• [Exercise description]:
From the entries below, extract every line that includes the word "code".

• [Task input]:
* Begin *

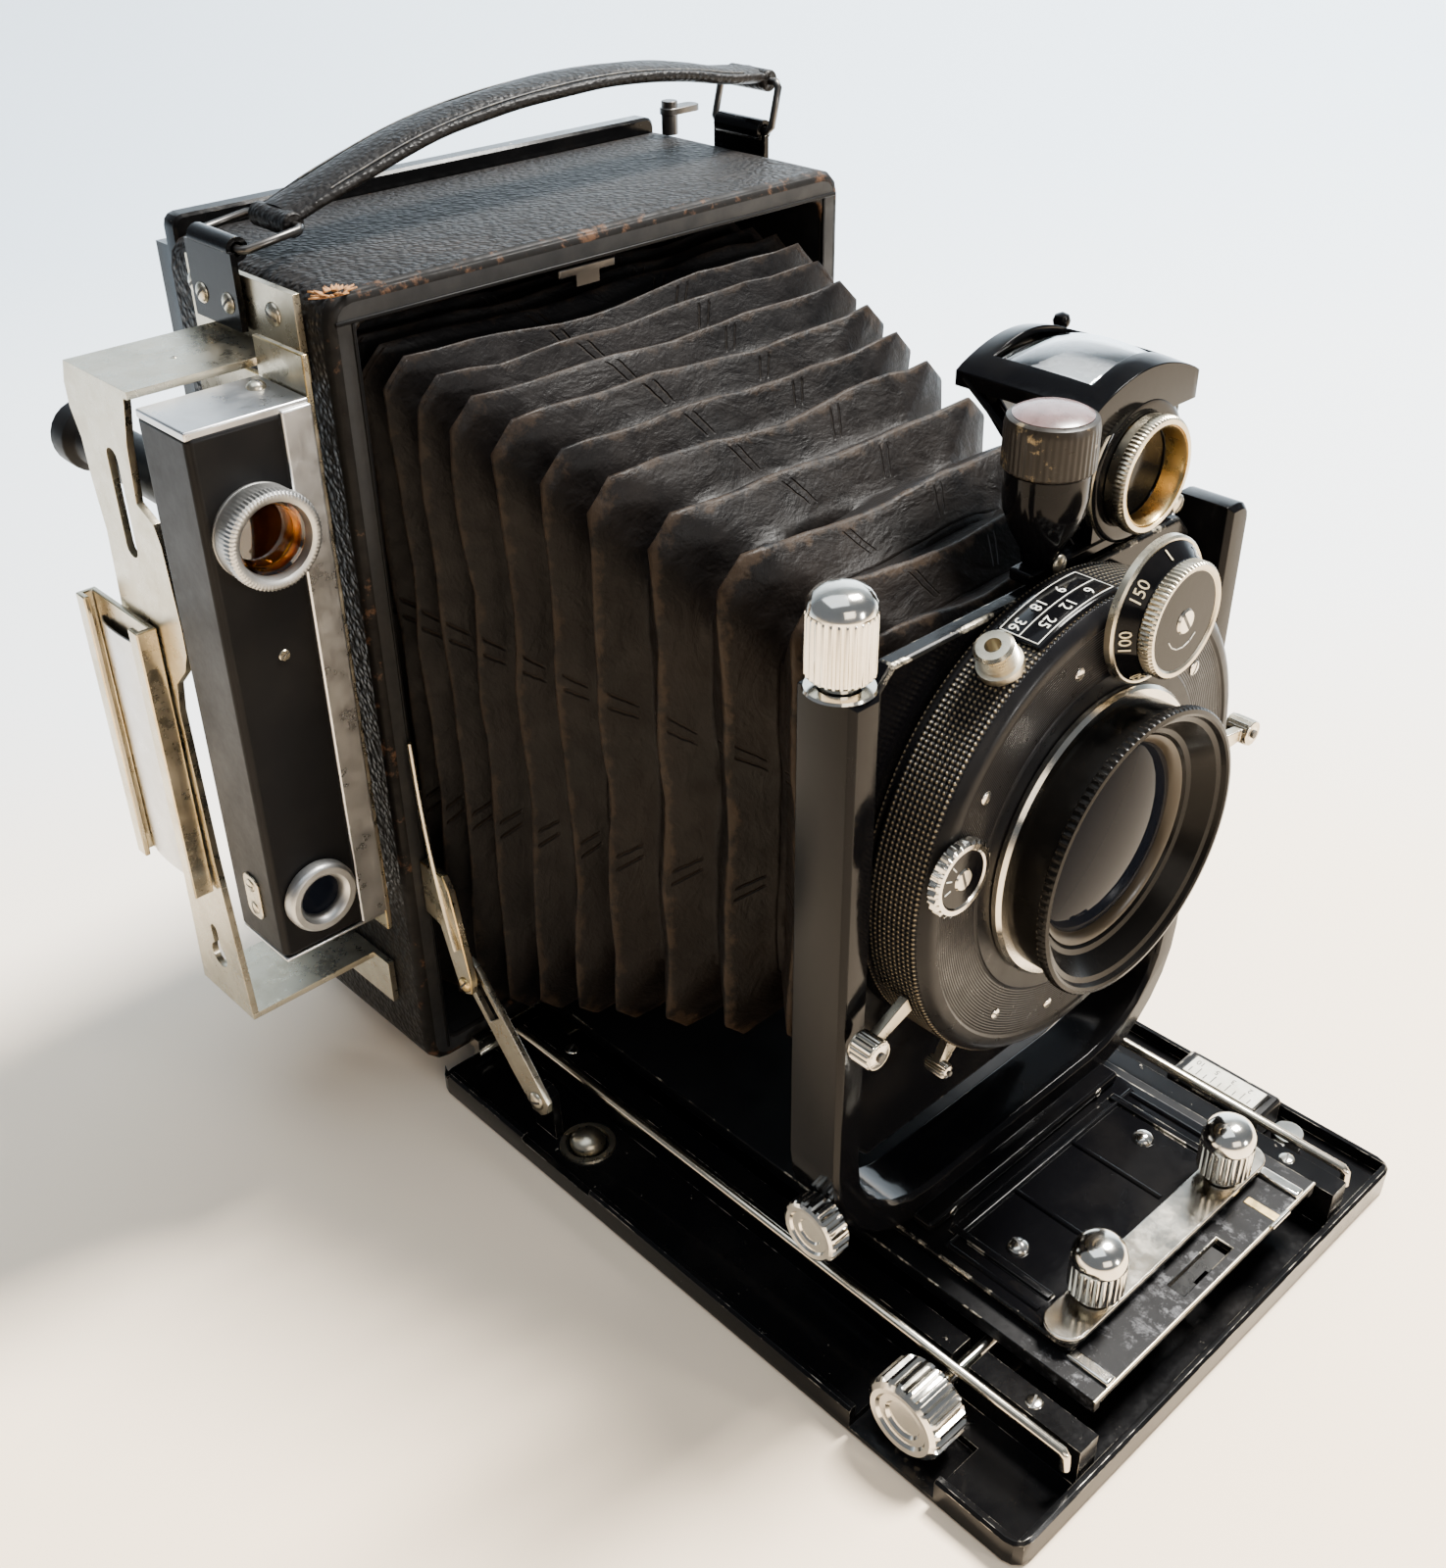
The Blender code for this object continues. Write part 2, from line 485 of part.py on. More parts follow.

* End *
* Begin *

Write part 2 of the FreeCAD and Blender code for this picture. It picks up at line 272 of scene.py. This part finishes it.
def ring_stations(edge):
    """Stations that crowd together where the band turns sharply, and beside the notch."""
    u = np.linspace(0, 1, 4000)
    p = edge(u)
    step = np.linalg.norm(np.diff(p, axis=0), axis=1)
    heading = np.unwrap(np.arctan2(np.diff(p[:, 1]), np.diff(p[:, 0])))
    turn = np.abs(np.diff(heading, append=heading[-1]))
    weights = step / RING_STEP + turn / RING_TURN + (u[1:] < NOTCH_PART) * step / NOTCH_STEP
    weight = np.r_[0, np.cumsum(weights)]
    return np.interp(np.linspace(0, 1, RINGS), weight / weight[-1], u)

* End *

• [Exercise solution]:
The Blender code for this object continues. Write part 2, from line 485 of part.py on. More parts follow.
Write part 2 of the FreeCAD and Blender code for this picture. It picks up at line 272 of scene.py. This part finishes it.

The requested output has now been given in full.